Человеческие дела должны быть в центре внимания рассказа!» Шукшин думал о человеке и хотел сказать важное для жизни. Всё, что могло увести читателя от главного – правды жизни, правды характера, правды души, – безжалостно отбрасывалось писателем.

Ему была близка мысль Л. Толстого: если хочешь что-то сказать, скажи прямо. Шукшин в искусстве видел не эксперимент, а «возможность насущного разговора».

Здесь необходимо сказать следующее. В рассказах, написанных в последние годы, всё чаще звучит страстный, искренний авторский голос, обращённый прямо к читателю. Шукшин заговорил о самом главном, наболевшем, обнажая свою художническую позицию. Он словно почувствовал, что герои не всё могут высказать, а сказать обязательно надо. Всё больше появляется «внезапных», «невыдуманных» рассказов от самого себя – Василия Макаровича Шукшина. Такое открытое движение к «неслыханной простоте», своеобразной обнажённости – в традициях русской литературы. Тут, собственно, уже не искусство, а выход за его пределы, когда душа кричит о своей боли. Теперь рассказы – сплошное авторское слово. Интервью – обнажённое откровение. И везде вопросы, вопросы. Самые главные – о смысле жизни.

В статьях, интервью, рассказах – одни и те же. Шукшин словно торопился рассказать самое главное. Напрямую.

Правда, совесть, жалость, добро – вот те истины, на которых держится мир Шукшина. Простые, но вечные истины.
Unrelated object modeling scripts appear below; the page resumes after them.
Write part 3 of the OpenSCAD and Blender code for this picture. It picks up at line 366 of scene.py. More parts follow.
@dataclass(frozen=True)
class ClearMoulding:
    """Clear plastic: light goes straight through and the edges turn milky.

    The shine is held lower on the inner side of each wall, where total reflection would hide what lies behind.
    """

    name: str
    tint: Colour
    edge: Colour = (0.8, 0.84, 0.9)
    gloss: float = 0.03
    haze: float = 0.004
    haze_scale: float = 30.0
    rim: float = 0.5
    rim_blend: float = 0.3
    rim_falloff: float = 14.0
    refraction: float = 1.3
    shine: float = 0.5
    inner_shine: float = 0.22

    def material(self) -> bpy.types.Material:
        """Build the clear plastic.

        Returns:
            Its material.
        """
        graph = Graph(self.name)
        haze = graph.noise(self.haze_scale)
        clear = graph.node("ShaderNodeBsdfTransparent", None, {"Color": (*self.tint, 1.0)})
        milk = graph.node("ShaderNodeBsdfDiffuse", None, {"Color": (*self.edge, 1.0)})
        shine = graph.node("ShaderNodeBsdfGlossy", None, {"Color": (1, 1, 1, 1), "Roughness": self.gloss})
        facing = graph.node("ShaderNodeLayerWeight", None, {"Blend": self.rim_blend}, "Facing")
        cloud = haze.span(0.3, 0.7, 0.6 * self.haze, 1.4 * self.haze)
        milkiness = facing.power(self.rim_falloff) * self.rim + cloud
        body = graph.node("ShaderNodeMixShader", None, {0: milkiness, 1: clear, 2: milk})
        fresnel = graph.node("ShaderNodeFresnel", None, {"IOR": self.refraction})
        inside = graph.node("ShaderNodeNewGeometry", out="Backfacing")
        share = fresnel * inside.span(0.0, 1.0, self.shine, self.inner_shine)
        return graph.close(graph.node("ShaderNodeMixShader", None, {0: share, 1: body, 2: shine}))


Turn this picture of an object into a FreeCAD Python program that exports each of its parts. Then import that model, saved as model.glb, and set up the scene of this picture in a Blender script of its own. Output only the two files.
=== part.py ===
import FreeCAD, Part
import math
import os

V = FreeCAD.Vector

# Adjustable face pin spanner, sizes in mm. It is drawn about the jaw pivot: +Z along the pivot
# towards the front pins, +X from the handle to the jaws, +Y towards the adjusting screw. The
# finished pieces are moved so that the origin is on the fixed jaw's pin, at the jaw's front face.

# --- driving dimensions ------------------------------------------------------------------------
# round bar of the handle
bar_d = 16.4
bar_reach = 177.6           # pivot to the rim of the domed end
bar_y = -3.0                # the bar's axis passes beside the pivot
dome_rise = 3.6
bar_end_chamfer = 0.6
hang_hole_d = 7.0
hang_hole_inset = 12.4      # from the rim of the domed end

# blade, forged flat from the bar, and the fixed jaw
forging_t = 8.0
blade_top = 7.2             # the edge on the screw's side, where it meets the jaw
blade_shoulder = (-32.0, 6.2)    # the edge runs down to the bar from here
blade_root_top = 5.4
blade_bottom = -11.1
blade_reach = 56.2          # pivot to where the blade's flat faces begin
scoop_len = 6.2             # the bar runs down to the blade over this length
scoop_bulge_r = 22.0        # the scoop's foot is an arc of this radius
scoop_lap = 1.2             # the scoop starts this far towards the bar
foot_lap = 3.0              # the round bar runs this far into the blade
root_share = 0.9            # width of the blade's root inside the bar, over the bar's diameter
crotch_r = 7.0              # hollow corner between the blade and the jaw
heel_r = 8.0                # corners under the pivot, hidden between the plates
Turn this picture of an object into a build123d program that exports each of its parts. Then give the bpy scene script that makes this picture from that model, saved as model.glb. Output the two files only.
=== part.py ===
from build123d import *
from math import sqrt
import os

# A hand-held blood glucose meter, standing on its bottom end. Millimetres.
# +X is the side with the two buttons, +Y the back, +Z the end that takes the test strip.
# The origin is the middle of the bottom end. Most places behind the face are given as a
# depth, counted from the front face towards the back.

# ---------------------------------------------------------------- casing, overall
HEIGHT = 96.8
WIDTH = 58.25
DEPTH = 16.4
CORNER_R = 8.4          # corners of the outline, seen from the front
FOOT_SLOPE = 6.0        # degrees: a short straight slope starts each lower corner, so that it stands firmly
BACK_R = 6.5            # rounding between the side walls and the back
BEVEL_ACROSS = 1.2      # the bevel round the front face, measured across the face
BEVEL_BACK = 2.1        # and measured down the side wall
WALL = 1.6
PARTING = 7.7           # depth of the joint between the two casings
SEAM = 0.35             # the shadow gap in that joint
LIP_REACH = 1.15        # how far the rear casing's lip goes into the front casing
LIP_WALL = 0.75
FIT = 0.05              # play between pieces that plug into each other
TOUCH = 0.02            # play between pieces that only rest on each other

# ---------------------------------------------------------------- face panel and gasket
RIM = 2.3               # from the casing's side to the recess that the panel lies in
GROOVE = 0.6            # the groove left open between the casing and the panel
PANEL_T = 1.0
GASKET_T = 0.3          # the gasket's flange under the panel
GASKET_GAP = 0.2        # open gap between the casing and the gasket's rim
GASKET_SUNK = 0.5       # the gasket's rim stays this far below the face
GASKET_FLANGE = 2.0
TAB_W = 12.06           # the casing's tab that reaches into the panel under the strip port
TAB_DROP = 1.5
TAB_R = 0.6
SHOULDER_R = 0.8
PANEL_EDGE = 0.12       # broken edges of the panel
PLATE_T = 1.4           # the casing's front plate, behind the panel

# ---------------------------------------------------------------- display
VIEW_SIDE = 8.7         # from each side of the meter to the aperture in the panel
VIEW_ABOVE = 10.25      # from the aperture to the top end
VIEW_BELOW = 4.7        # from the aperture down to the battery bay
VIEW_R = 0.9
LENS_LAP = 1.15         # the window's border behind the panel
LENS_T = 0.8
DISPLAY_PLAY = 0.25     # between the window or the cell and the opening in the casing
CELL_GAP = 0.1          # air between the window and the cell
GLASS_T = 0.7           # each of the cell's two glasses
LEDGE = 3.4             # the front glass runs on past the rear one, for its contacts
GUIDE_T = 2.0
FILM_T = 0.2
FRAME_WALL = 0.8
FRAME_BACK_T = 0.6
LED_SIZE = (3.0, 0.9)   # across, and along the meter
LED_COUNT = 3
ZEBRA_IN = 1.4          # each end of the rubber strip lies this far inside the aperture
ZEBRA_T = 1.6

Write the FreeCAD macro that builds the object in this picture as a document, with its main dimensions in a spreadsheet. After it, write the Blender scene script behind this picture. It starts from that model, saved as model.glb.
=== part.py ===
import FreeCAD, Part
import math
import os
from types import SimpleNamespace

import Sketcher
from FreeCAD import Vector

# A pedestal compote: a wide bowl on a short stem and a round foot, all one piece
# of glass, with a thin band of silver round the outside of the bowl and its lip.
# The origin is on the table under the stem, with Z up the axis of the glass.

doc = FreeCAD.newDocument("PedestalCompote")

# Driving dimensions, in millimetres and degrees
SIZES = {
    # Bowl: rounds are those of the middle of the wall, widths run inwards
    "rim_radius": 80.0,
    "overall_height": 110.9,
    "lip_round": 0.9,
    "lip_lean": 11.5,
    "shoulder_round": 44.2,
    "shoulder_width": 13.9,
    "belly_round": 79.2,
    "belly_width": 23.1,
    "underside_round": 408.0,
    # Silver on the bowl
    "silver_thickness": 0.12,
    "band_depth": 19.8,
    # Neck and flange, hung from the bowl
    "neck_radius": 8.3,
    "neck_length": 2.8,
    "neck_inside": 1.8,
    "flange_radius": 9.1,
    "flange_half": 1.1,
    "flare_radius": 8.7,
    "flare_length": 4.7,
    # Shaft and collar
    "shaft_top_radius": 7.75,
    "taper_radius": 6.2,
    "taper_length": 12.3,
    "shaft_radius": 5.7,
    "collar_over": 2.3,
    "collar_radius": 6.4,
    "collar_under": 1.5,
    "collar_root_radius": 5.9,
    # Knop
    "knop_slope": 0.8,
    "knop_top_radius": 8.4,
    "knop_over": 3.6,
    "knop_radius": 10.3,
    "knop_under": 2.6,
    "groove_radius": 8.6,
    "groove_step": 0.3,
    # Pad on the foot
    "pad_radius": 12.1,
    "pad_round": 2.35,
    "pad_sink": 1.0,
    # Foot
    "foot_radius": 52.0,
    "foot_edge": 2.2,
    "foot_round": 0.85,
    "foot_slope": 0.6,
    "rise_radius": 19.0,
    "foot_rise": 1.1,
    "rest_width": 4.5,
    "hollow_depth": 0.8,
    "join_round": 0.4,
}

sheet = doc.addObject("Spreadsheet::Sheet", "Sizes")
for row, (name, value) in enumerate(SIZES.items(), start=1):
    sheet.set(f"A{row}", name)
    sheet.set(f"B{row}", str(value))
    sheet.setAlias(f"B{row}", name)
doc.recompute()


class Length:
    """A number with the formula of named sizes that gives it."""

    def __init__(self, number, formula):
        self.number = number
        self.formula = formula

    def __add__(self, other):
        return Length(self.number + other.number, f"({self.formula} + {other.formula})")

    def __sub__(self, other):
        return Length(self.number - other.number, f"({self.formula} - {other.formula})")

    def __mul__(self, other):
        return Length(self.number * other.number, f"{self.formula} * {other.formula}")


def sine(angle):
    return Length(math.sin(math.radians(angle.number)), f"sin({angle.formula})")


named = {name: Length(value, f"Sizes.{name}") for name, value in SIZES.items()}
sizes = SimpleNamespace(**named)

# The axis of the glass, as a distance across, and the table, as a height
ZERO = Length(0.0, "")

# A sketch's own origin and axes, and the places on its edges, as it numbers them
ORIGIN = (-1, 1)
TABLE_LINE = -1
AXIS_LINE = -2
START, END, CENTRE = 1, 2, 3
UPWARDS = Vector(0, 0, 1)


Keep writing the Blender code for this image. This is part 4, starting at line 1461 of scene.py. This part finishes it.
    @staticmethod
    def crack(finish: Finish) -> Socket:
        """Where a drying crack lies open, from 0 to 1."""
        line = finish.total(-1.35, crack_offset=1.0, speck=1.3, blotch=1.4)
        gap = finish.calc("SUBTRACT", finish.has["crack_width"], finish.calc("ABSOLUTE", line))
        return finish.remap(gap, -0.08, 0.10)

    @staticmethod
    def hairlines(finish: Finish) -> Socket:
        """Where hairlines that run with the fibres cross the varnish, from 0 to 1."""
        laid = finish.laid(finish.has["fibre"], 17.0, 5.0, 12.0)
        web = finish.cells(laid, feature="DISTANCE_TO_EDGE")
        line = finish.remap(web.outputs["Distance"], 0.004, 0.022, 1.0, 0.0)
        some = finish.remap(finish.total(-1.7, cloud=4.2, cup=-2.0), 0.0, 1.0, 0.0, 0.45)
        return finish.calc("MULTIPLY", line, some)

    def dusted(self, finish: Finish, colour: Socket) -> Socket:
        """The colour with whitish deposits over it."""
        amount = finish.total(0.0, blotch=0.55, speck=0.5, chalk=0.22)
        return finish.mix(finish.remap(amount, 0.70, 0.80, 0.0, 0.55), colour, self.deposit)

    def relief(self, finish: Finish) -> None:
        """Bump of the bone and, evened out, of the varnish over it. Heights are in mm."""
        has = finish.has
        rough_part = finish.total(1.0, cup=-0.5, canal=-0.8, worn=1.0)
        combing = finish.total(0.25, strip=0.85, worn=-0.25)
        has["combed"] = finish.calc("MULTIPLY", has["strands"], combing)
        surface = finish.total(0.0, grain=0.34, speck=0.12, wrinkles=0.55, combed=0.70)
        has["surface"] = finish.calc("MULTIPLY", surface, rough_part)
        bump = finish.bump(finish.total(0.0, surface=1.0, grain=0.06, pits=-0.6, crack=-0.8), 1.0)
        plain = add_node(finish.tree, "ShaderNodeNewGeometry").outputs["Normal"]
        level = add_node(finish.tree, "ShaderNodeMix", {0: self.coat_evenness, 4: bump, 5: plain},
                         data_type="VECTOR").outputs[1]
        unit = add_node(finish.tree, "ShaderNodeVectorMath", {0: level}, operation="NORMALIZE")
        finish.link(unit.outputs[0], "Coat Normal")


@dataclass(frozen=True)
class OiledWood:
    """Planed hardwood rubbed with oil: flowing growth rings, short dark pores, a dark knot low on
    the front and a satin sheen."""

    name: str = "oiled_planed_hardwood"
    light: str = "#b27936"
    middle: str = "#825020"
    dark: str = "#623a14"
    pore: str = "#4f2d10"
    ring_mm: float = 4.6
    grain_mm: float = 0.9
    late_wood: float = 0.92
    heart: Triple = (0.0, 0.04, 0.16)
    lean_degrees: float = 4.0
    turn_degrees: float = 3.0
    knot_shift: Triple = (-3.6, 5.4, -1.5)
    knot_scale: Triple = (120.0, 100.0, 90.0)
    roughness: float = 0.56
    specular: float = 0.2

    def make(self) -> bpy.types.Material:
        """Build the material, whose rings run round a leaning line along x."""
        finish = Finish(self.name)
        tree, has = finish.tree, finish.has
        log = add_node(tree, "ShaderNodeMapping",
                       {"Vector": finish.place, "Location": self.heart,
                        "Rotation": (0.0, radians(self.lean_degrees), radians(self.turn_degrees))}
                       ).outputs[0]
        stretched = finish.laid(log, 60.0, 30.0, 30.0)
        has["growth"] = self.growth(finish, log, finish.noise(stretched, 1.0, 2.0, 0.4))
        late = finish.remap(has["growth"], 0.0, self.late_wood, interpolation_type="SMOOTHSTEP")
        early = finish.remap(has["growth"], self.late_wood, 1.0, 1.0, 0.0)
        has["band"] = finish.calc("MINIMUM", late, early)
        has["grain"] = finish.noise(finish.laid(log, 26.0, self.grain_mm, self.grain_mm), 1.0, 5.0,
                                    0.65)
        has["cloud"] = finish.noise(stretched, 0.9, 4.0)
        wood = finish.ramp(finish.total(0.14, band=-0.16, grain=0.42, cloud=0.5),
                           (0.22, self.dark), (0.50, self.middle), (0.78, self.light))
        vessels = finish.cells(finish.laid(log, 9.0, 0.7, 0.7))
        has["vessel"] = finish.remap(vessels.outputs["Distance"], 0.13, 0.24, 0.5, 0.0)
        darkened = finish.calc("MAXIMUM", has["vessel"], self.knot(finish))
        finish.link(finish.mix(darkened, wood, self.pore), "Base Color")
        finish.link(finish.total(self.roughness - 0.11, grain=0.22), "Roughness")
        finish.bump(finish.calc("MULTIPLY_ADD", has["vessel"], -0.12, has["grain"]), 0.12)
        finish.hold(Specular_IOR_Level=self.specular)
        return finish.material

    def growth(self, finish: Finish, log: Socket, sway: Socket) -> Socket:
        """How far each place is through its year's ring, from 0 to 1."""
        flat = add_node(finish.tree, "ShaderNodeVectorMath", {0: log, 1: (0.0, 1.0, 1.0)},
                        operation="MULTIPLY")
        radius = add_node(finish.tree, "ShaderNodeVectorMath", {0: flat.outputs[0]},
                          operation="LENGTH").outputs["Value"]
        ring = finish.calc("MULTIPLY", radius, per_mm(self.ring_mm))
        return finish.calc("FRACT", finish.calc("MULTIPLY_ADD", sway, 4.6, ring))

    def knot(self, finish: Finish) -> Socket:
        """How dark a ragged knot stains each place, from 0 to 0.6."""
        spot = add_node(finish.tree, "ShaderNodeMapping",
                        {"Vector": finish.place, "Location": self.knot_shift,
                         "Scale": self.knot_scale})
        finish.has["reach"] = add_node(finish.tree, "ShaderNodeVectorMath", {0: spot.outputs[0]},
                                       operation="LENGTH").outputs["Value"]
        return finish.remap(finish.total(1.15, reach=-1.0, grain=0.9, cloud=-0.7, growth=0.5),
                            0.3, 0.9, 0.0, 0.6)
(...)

Ещё в 1959 году писал брату: «Много думаю о нашем деле и прихожу к выводу, что, наверное, только искусству до человека есть дело. Ведь люди должны быть добрыми. Кто же научит их этому, кроме искусства? Кто расскажет, что простой добрый человек сам по себе интересен».

Искусство должно учить добру. Шукшин в способности чистого человеческого сердца к добру видел самое дорогое богатство. «Если мы чем-нибудь сильны и по-настоящему умны, так это в добром поступке», - говорил он.

Вместе со своими героями Шукшин и утверждал качества добрые. И человечные. «Люди!.. Давайте любить друг друга!» - прорывается в герое авторское.

Прямо в тебя, в твою душу смотрит с портрета чуть усталый, пронзительный взгляд: «Нам бы про душу не забыть. Нам бы немножко добрее быть... Мы один раз, уж так случилось, живём на земле. Ну так и будь повнивательнее друг к другу, подобрее...»

С этим жил, в это верил, это проповедовал Василий Шукшин.